Eben-Ezer Tower, also known as the Museum of Flint (French: Musée du Silex), is a tower and museum in Eben-Emael, in the municipality of Bassenge in eastern Belgium.

==Builder==
The tower was built by Robert Garcet (1912–2001), born in Mons, Belgium. At age 18 he moved to the Jeker river area between Liège and Maastricht, working as a laborer in the area quarries, later becoming owner of a flint quarry.

His autodidact interests included pacifism, biblical studies, geology, nature, and history. He wrote books on his personal opinion of the creation of man.

Around 1948, Garcet began a tower, as an appeal for world peace, and in 1951 he was building, the 108-foot flint stone tower, with the occasional help of others, completing in 1963.

==Building==
The tower is a fantastical construction built of flint rubble, and with dimensions and symbolism taken from the bible and from ancient civilisations.
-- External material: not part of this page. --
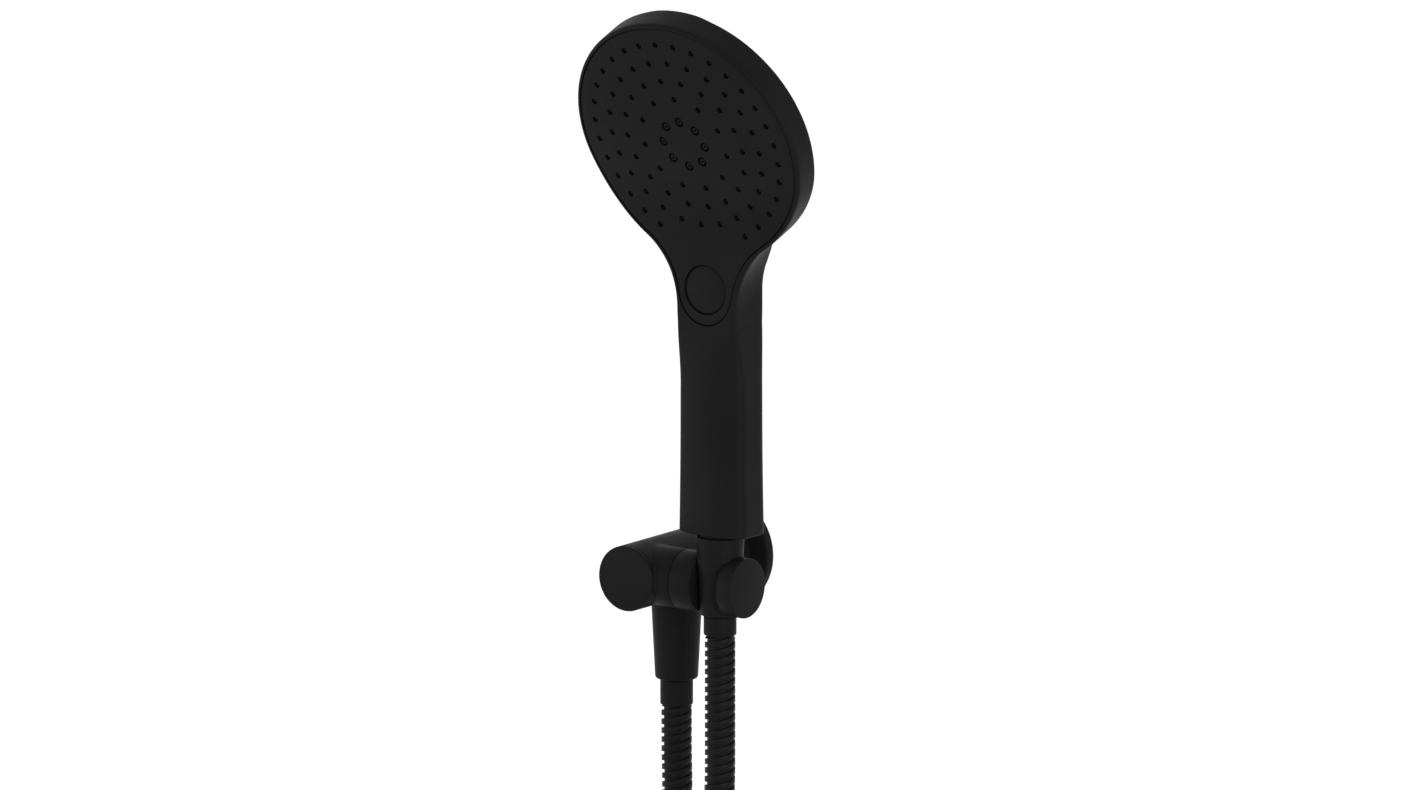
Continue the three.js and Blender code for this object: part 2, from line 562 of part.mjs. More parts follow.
// A closed coil of round wire about +Z between two heights.
function coilSpring(radius, wire, low, high, turns) {
  class Helix extends THREE.Curve {
    getPoint(t) {
      const angle = t * turns * 2 * Math.PI;
      return new THREE.Vector3(radius * Math.cos(angle), radius * Math.sin(angle), mix(low + wire / 2,
          high - wire / 2, t));
    }
  }
  const shape = new THREE.Shape(new THREE.Path().absarc(0, 0, wire / 2, 0, 2 * Math.PI).getPoints(1.5));
  return new THREE.ExtrudeGeometry(shape, { steps: turns * 8, extrudePath: new Helix(),
      bevelEnabled: false });
}

function selectorHousing() {
  const box = block([-SELECTOR_WIDTH / 2, SELECTOR_FRONT, SELECTOR_LOW],
      [SELECTOR_WIDTH / 2, SELECTOR_BACK, SELECTOR_HIGH]);
  const spout = alongNeck(rod(FEED_RADIUS, -SPOUT_ROOT, -FEED_ENDS, 20).translate(0, FEED_DEPTH, 0));
  const spoutBore = alongNeck(rod(FEED_WATERWAY, -SPOUT_ROOT - 4, -FEED_ENDS + 1, 16).translate(0,
      FEED_DEPTH, 0));
  const seal = BUTTON_STEM_RADIUS + STEM_RING_SECTION + RUN_GAP * 2;
  return cut(join(box, spout), spoutBore,
    onButton(rod(BUTTON_STEM_RADIUS + RUN_GAP, SELECTOR_FRONT - 1, STEM_END + 2.6, 20)),
    onButton(rod(seal, SELECTOR_FRONT - 1, SELECTOR_FRONT + STEM_RING_SECTION + RUN_GAP * 2, 20)),
    onButton(rod(CAM_RADIUS + RUN_GAP, STEM_END + 2.2, STEM_END + 2.2 + CAM_LENGTH + RUN_GAP * 2, 24)),
    rod(TUBE_RADIUS + RUN_GAP, SELECTOR_LOW - 1, SELECTOR_LOW + TUBE_SOCKET, 24),
    rod(TUBE_WATERWAY, SELECTOR_LOW, BUTTON_HEIGHT - 2, 20));
}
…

The tower is conspicuously topped at its four corners by large stone sculptures of the four cherubim of the Apocalypse, consisting of: a bull on the north-west turret, man, in the form of a sphinx in the south-west, a lion in the south-east and an eagle at the north-east corner.

Some of the seven floors of the tower are open to the public. The first few levels, the 'museum of flint', explain the history and use of the stone.

==In media==
As a work of outsider architecture, the tower was featured in episode 3 of Jarvis Cocker's 1999 series, Journeys into The Outside. Cocker visited the tower and interviewed Robert Garcet.